What is being asked ▸ Reproduce all of the records exactly.

___ Excerpted records ___

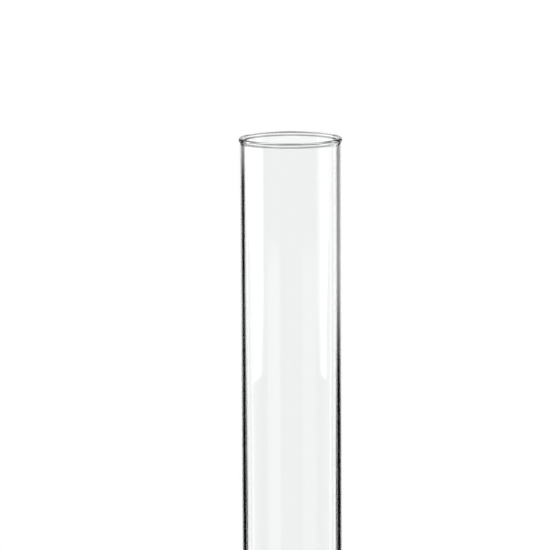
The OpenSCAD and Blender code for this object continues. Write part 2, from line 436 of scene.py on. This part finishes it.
def arm_root(skin, rings, side, wall_r, hole_r, blend):
    """Fills the square gap that was left in a wall, round to the ring where the arm starts."""
    centre = 0 if side < 0 else AROUND // 2
    half = ARM_ROWS // 2
    # the gap's edge, from its corner, in the order in which the arm's own angle grows
    path = [(half, -half + i) for i in range(ARM_ROWS)]
    path += [(half - i, half) for i in range(ARM_ROWS)]
    path += [(-half, half - i) for i in range(ARM_ROWS)]
    path += [(-half + i, -half) for i in range(ARM_ROWS)]
    edge, shell_count, root_count = [], 7, 9
    shells = [[] for _ in range(shell_count)]
    root = [[] for _ in range(root_count)]
    for i, (up, across) in enumerate(path):
        # up is along the arm's local X, across along its local Y
        column = (centre - side * across) % AROUND
        edge.append(rings[half + side * up][column])
        turn = math.radians(-45 + 90 * i / ARM_ROWS)
        cos, sin = math.cos(turn), math.sin(turn)
        flat = Vector((up, across)) * (wall_r * 2 * math.pi / AROUND)
        wide = hole_r + blend
        hole = Vector((wide * cos, wall_r * math.asin(wide * sin / wall_r)))
        for k in range(shell_count):
            p = flat.lerp(hole, (k + 1) / shell_count)
            angle = p.y / wall_r
            shells[k].append((
                -side * wall_r * math.cos(angle), wall_r * math.sin(angle), side * (ARM_Z + p.x)))
        # the blend between the wall and the arm
        reach = math.sqrt(wall_r ** 2 - (hole_r * sin) ** 2)
        corner = Vector((-side * reach, hole_r * sin, side * (ARM_Z + hole_r * cos)))
        on_wall = Vector(shells[-1][-1])
        on_arm = corner + Vector((-side * blend, 0, 0))
        for k in range(root_count):
            t = (k + 1) / root_count
            root[k].append(on_wall * (1 - t) ** 2 + corner * 2 * t * (1 - t) + on_arm * t ** 2)
    made = [edge] + [skin.ring(points) for points in shells + root]
    skin.chain(made)
    return made[-1]


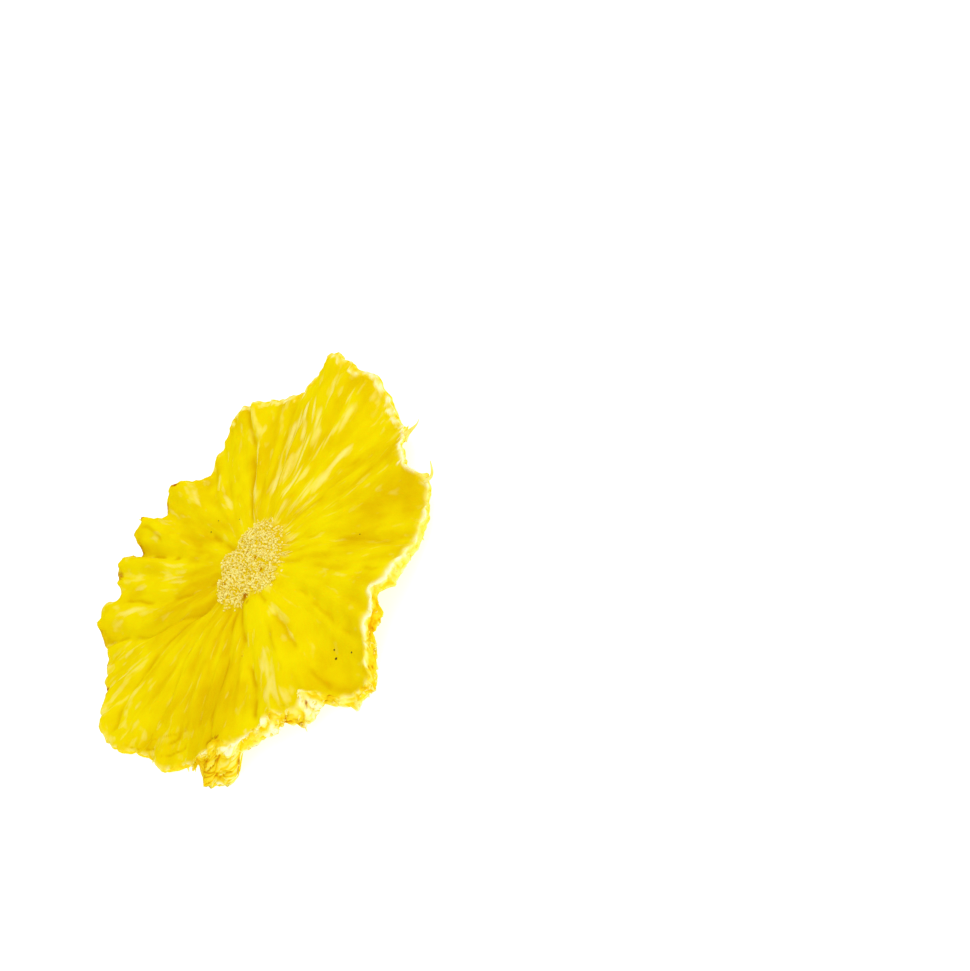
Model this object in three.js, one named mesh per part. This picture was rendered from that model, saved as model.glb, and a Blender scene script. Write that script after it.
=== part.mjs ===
// A dried slice of pineapple: one thin, wavy disc of flesh with its fibrous core left in.
// It lies flat, cut face up, and touches the surface below with a few low spots of its rim.
// Millimetres, +Z up. All heights below are measured from the level that the flesh had when fresh.

import * as THREE from 'three';

// ---- Driving dimensions -------------------------------------------------------------------

const roundRadius = 39;        // the slice before its edge shrank into lobes
const fleshThickness = 1.7;
const rimBeadWidth = 3;        // how far in from the edge its own thickness is felt
const restDepth = 4.3;         // how far below the flesh level the lowest spots reach
const wallBulge = 0.35;        // how far the middle of the cut edge stands out
const liftStarts = 0.35;       // share of the way out where the lift of the edge begins
const liftPower = 1.4;

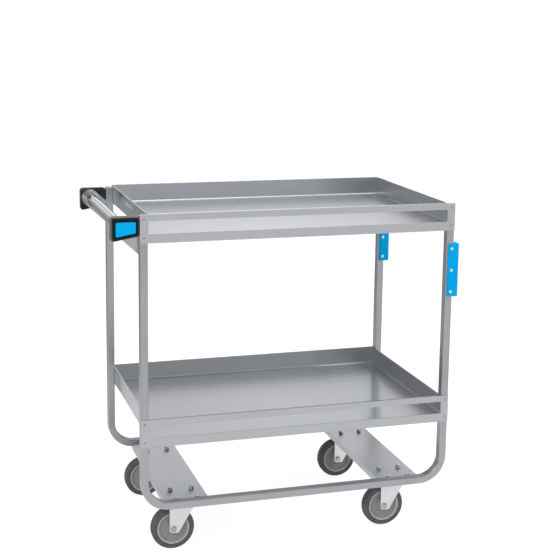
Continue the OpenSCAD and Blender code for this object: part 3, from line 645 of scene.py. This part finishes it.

___

Output below ▸
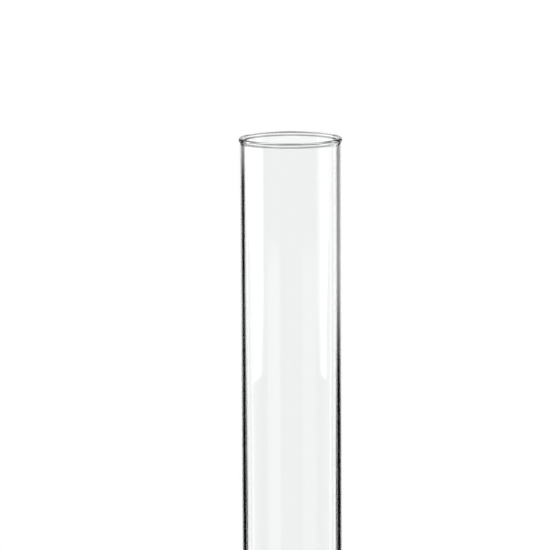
The OpenSCAD and Blender code for this object continues. Write part 2, from line 436 of scene.py on. This part finishes it.
def arm_root(skin, rings, side, wall_r, hole_r, blend):
    """Fills the square gap that was left in a wall, round to the ring where the arm starts."""
    centre = 0 if side < 0 else AROUND // 2
    half = ARM_ROWS // 2
    # the gap's edge, from its corner, in the order in which the arm's own angle grows
    path = [(half, -half + i) for i in range(ARM_ROWS)]
    path += [(half - i, half) for i in range(ARM_ROWS)]
    path += [(-half, half - i) for i in range(ARM_ROWS)]
    path += [(-half + i, -half) for i in range(ARM_ROWS)]
    edge, shell_count, root_count = [], 7, 9
    shells = [[] for _ in range(shell_count)]
    root = [[] for _ in range(root_count)]
    for i, (up, across) in enumerate(path):
        # up is along the arm's local X, across along its local Y
        column = (centre - side * across) % AROUND
        edge.append(rings[half + side * up][column])
        turn = math.radians(-45 + 90 * i / ARM_ROWS)
        cos, sin = math.cos(turn), math.sin(turn)
        flat = Vector((up, across)) * (wall_r * 2 * math.pi / AROUND)
        wide = hole_r + blend
        hole = Vector((wide * cos, wall_r * math.asin(wide * sin / wall_r)))
        for k in range(shell_count):
            p = flat.lerp(hole, (k + 1) / shell_count)
            angle = p.y / wall_r
            shells[k].append((
                -side * wall_r * math.cos(angle), wall_r * math.sin(angle), side * (ARM_Z + p.x)))
        # the blend between the wall and the arm
        reach = math.sqrt(wall_r ** 2 - (hole_r * sin) ** 2)
        corner = Vector((-side * reach, hole_r * sin, side * (ARM_Z + hole_r * cos)))
        on_wall = Vector(shells[-1][-1])
        on_arm = corner + Vector((-side * blend, 0, 0))
        for k in range(root_count):
            t = (k + 1) / root_count
            root[k].append(on_wall * (1 - t) ** 2 + corner * 2 * t * (1 - t) + on_arm * t ** 2)
    made = [edge] + [skin.ring(points) for points in shells + root]
    skin.chain(made)
    return made[-1]


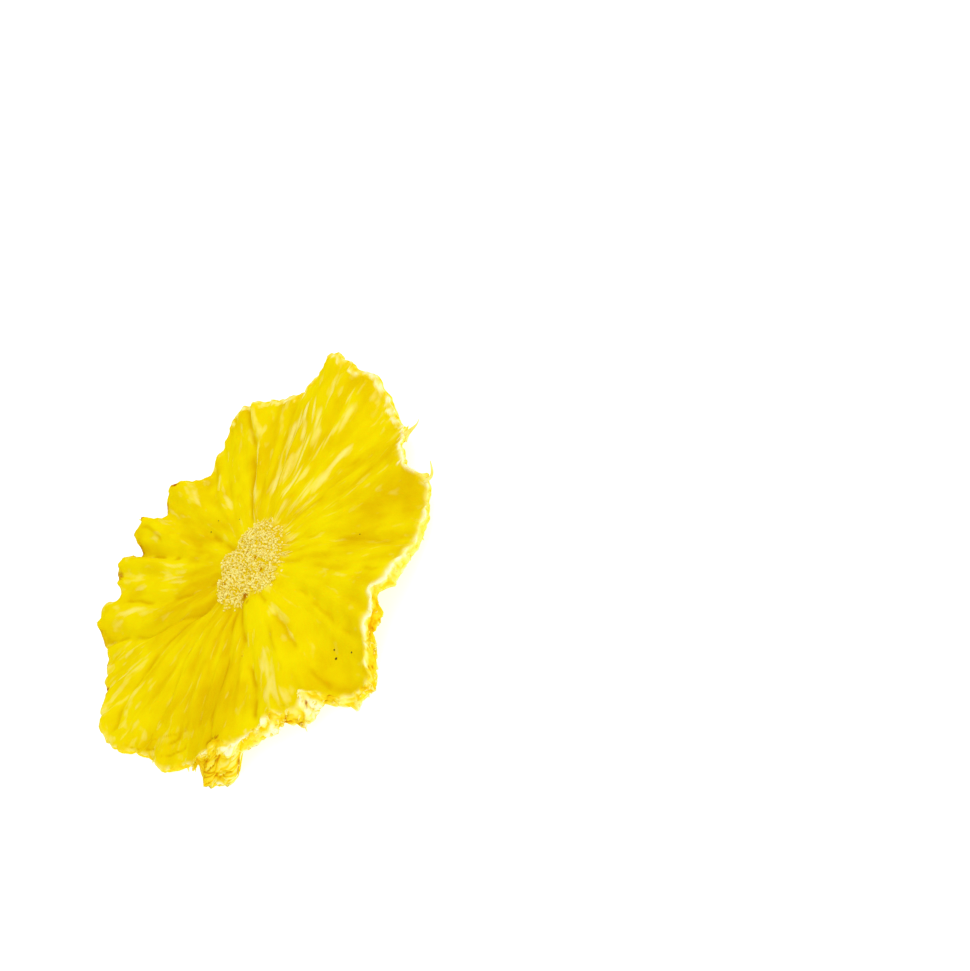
Model this object in three.js, one named mesh per part. This picture was rendered from that model, saved as model.glb, and a Blender scene script. Write that script after it.
=== part.mjs ===
// A dried slice of pineapple: one thin, wavy disc of flesh with its fibrous core left in.
// It lies flat, cut face up, and touches the surface below with a few low spots of its rim.
// Millimetres, +Z up. All heights below are measured from the level that the flesh had when fresh.

import * as THREE from 'three';

// ---- Driving dimensions -------------------------------------------------------------------

const roundRadius = 39;        // the slice before its edge shrank into lobes
const fleshThickness = 1.7;
const rimBeadWidth = 3;        // how far in from the edge its own thickness is felt
const restDepth = 4.3;         // how far below the flesh level the lowest spots reach
const wallBulge = 0.35;        // how far the middle of the cut edge stands out
const liftStarts = 0.35;       // share of the way out where the lift of the edge begins
const liftPower = 1.4;

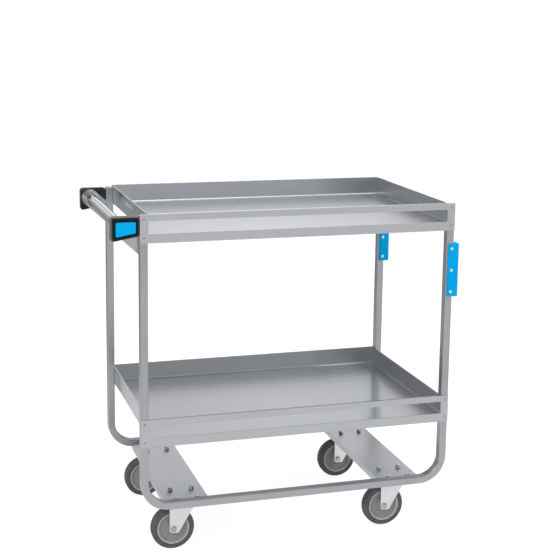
Continue the OpenSCAD and Blender code for this object: part 3, from line 645 of scene.py. This part finishes it.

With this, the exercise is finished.